The sun was high enough to shine directly through the sleeping, leafless forest into any unprotected eyes, so I was glad I had held onto my Polar cap at the drop bag. The temperature had warmed from 34F to the mid-40's, which made the soft breeze quite welcome. Other than passing dozens of lapped runners on the Kentucky Lake side, the rest of the second loop was uneventful. Well, there were numerous yells which I thought sounded similar to those I let after tripping.

I reached the asphalt having covered the second loop in 1:29:46. Acceptable considering the stops. I laughed out loud as I climbed the first hill on the road because the adjustment from trail running to road running felt eerily similar to the adjustment to running after cycling.

"The Polar Guy" is all smiles . . .

I felt relief that the Brooks Pure Grit shoes on my feet acted as soft cushions to protect me from the hard asphalt. Twelve minutes later I reached the finish line in third place with a time of 3:17:07 - Goal 1 Achieved! Now I need to recover quickly and get back to a very different type of training required to reach the next two goals.  I cannot, of course, stop running the Canal Loop. Addiction? No, I have a date with the 100-mile Bighorn Trail Run in mid-June.

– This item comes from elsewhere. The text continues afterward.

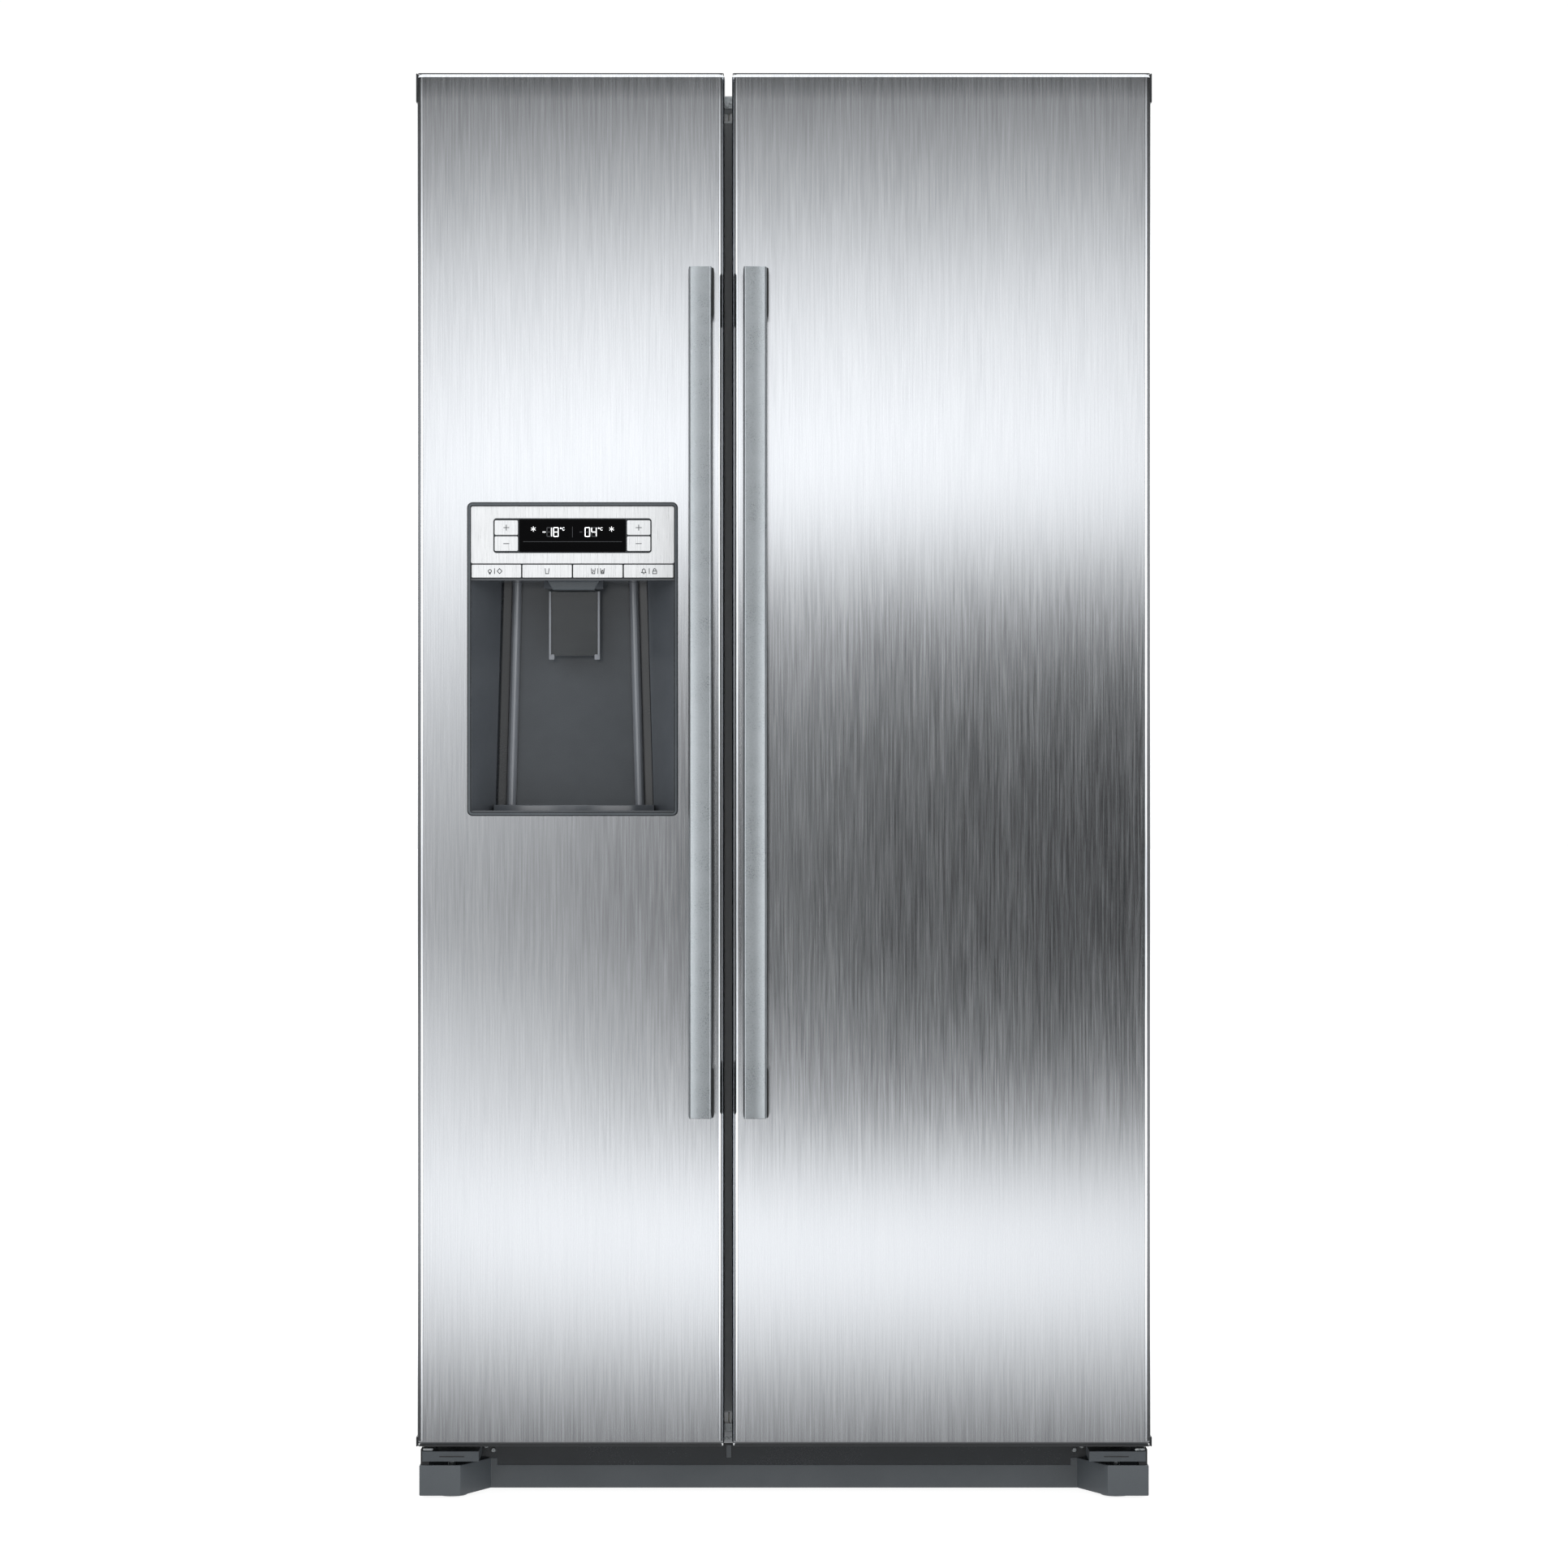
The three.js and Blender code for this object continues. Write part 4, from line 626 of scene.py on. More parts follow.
def door_skin(side, body, outer, hole=None):
    """A door's steel wrap: round upright edges, a tighter fold at the front of the top and the bottom, the
    corner cut away over the hinge, and the dispenser's hole. outer is -1 or 1."""
    node = side + "_door_skin"
    low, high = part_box(node)
    low.z += HEM
    high.z -= TOP_HEM

    def at_an_end(p):
        return p.y < low.y + EDGE_R and (p.z < low.z + TINY or p.z > high.z - TINY)

    mesh = bmesh.new()
    shell = block(mesh, low, high)
    round_off(mesh, edges_of(mesh, shell, Z, lambda p: p.y < low.y + MM), EDGE_R, 8)
    round_off(mesh, edges_of(mesh, mesh.verts, where=at_an_end), RIM_R, 5)
    notch(mesh, low, high, outer)
    if hole:
        opening(mesh, low, high, hole)
    return piece(side + "_door_steel", mesh, STEEL, body, [node])


def end_caps(side, body, outer):
    """The dark plastic caps that close a door's ends and show as tabs on its hinge side. outer is -1 or 1."""
    low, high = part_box(side + "_door_skin")
    edge = high.x if outer > 0 else low.x
    tab_in, tab_out = span(edge, outer, -0.5 * MM, CAP_PROUD)
    rim_in, rim_out = low.x + CAP_TUCK, high.x - CAP_TUCK
    short_in, short_out = sorted((rim_in if outer > 0 else rim_out, edge - outer * NOTCH_W))
    front, back = low.y + CAP_SETBACK, high.y + 0.4 * MM
    mesh = bmesh.new()
    for start, end in (
        ((tab_in, front, high.z - CAP_TOP_H), (tab_out, NOTCH_Y, high.z - 0.5 * MM)),
        ((tab_in, NOTCH_Y - MM, high.z - CAP_TOP_H), (tab_out, high.y, NOTCH_Z)),
        ((tab_in, front, low.z), (tab_out, high.y, low.z + CAP_BOTTOM_H)),
    ):
        rounded_block(mesh, start, end, 0.6 * MM)
    for start, end in (
        ((rim_in, front, high.z - 8 * MM), (rim_out, NOTCH_Y, high.z)),
        ((short_in, NOTCH_Y - MM, high.z - 8 * MM), (short_out, back, high.z - 0.2 * MM)),
        ((rim_in, front, low.z), (rim_out, back, low.z + 6 * MM)),
    ):
        rim = block(mesh, start, end)
        round_off(mesh, edges_of(mesh, rim, Z, lambda p: p.y < front + MM), 4 * MM, 5)
    return piece(side + "_door_end_caps", mesh, CAP, body)


housing_low, housing_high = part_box("dispenser_housing")
FRAME_LAP = 3.2 * MM
lap = Vector((FRAME_LAP, 0, FRAME_LAP))
door_skin("freezer", "freezer_door", -1, (housing_low + lap, housing_high - lap))
door_skin("fridge", "fridge_door", 1)
end_caps("freezer", "freezer_door", -1)
end_caps("fridge", "fridge_door", 1)

# ---------------------------------------- handles

BAR_W = 28 * MM
BAR_T = 17 * MM
BAR_STEPS = 12
CROWN_R = 80 * MM  # the radius of the bar's curved front
CREST = 7 * MM  # the highest line of the front, from the gap's side
MOUNT_H = 66 * MM
MOUNT_INSET = 1.5 * MM
# How far the black spine stands out past the bar: its thin dark outline is the bar's painted shadow.
SHADOW_SPINE_PROUD = 0.7 * MM


def handle(side, body, outer):
    """A bar that falls away gently to its outer side, on two black mounts, with a black spine behind
    it. The spine's thin dark outline is painted shadow of the bar, and the mounts reach past the bar's
    right side on both doors, where their black is painted shadow too. outer is -1 or 1."""
    low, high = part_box(side + "_handle")
    middle = low.x + BAR_W / 2
    back = low.y + BAR_T
    mesh = bmesh.new()
    outline = [(low.x + BAR_W, back), (low.x, back)]
    for i in range(BAR_STEPS + 1):
        across = i / BAR_STEPS * BAR_W
        away = across - CREST if outer > 0 else BAR_W - across - CREST
        outline.append((low.x + across, low.y + away * away / (2 * CROWN_R)))
    bar = prism(mesh, outline, Z, low.z, high.z)
    sides = edges_of(mesh, bar, Z, lambda p: abs(p.x - middle) > BAR_W / 2 - 10 * TINY)
    round_off(mesh, sides, 2.4 * MM, 5)
    ends = edges_of(mesh, mesh.verts, where=lambda p: p.z < low.z + TINY or p.z > high.z - TINY)
    round_off(mesh, ends, 1.2 * MM, 3)
    piece(side + "_handle_bar", mesh, HANDLE, body, [side + "_handle"])

    mesh = bmesh.new()
    # The spine is a little wider than the bar, so that a thin black outline paints the bar's shadow on the
    # door.
    rounded_block(mesh, (low.x - SHADOW_SPINE_PROUD, back - 2 * MM, low.z + MM),
                  (low.x + BAR_W + SHADOW_SPINE_PROUD, back + 1.5 * MM, high.z - MM), 0.6 * MM)
    # The mounts reach past the bar's right side on both doors, so their black paints a shadow strip there.
    for end, way in ((high.z, -1), (low.z, 1)):
        bottom, top = span(end, way, 0, MOUNT_H)
        foot = block(mesh, (low.x + MOUNT_INSET, back, bottom), (high.x, DOOR_FRONT, top))
        inner = edges_of(mesh, foot, where=lambda p: abs(p.z - end) > MOUNT_H - 10 * TINY)
        round_off(mesh, [e for e in inner if abs(e.verts[0].co.x - e.verts[1].co.x) < TINY], 9 * MM, 5)
        round_off(mesh, edges_of(mesh, [v for v in foot if v.is_valid], Y), 2 * MM, 3)
    piece(side + "_handle_mounts_and_shadow", mesh, MOUNT_AND_SHADOW_BLACK, body)


handle("freezer", "freezer_door", -1)
handle("fridge", "fridge_door", 1)

# ---------------------------------------- dispenser

FACE = housing_low.y  # the frame's front face, a little proud of the door
BAND = 4.7 * MM
NICHE_TOP_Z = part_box("key_light")[0].z - MM
niche_low = Vector((housing_low.x + BAND, FACE, housing_low.z + BAND))
niche_high = Vector((housing_high.x - BAND, housing_high.y, NICHE_TOP_Z))
niche_half = (niche_high.x - niche_low.x) / 2
niche_middle = (niche_high.x + niche_low.x) / 2
niche_back = niche_high.y - 6 * MM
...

There were several really impressive performances on the day in each of the races. The marathon was won by Jeremy Davis in 2:54. Meanwhile, Scott Breeden (4:32!) and Melanie Peters (4:57!!) ran fast 60K's, and David Riddle (5:53!!!) crushed the 50M. To emphasize their paces, I ran with David and Scott before I decided to slow down - it appears that they nearly kept that pace for multiple laps. Very impressive! All of the results can now be found here.

"Midwest" Jeff finishing strong!
What a memorable experience the 2012 LBL trail run was! The long day began when Jeff and I left Evansville at 3:15 a.m. Jeff is an easy going, awe-shucks kind of guy whom everyone loves. I enjoyed his company. He also ran a PR in the LBL marathon. I was lucky enough to encounter many of the other Evansville area runners who ran on that sunny day. We all had great runs, took nosedives, and lived to trip another day.